Sts. Paul and Peter are clear about this. In his letter to the Ephesians Paul wrote that we are the Lord’s temple, built upon the foundation of the apostles and prophets, Jesus Christ Himself being the chief corner stone, and that we were growing into a temple in the Lord, a dwelling of God in the Spirit. Peter, in his first letter to young Gentile converts, each Christian was a living stone, and were being built up as a spiritual house for a holy priesthood. That is, the assembled Christians were the true temple, a temple in which they offered the Eucharistic Sacrifice as the royal priesthood, the chosen race, God’s holy nation.
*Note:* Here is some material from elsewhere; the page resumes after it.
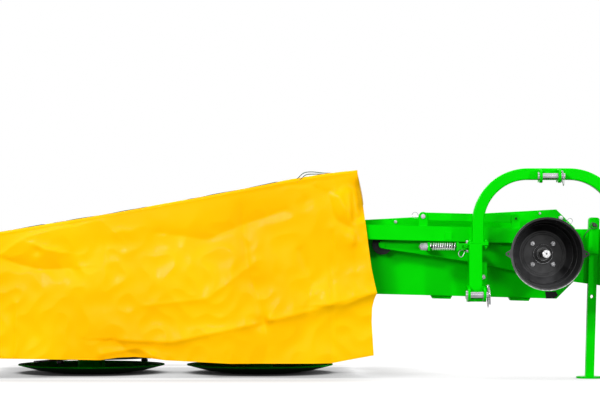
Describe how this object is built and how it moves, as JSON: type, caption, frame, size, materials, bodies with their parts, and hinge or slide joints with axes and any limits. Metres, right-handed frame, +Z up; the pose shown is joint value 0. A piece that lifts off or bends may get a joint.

We are the true temple—this wonderful structure is simply the building where we currently meet.
That means that we must not only treat the building with respect, but must treat others with respect also. St. Paul had a word of warning for teachers in the Church who taught from a heart of egotism, putting themselves before Christ. In his first letter to the Corinthians he said that if any man thus destroys the temple of God—the Christians who he presumed to teach falsely—God would destroy him (1 Corinthians 3:16-17). We must all heed this word, and treat one another with kindness and love, with the reverence proper to God’s temple.
In the Liturgy of St. Basil, there is a line in the anaphora about this holy house lasting until the end of the world. That is what we want for this present building and for the gathering that will meet in it—we want St. Herman’s church to outlast us all, to be there as a witness to God’s faithfulness and Lord’s glory to our children and to our children’s children, and even until the world’s ending at the Second Coming of Christ. We do not build for ourselves, but for Him. May this temple building in which we now stand by the mercy of God remain and make its silent witness to the Triune God, declaring His faithfulness and His love to all generations. It has been our privilege to play our parts in this abiding witness.
In the Name of the Father and of the Son and of the Holy Spirit. Amen.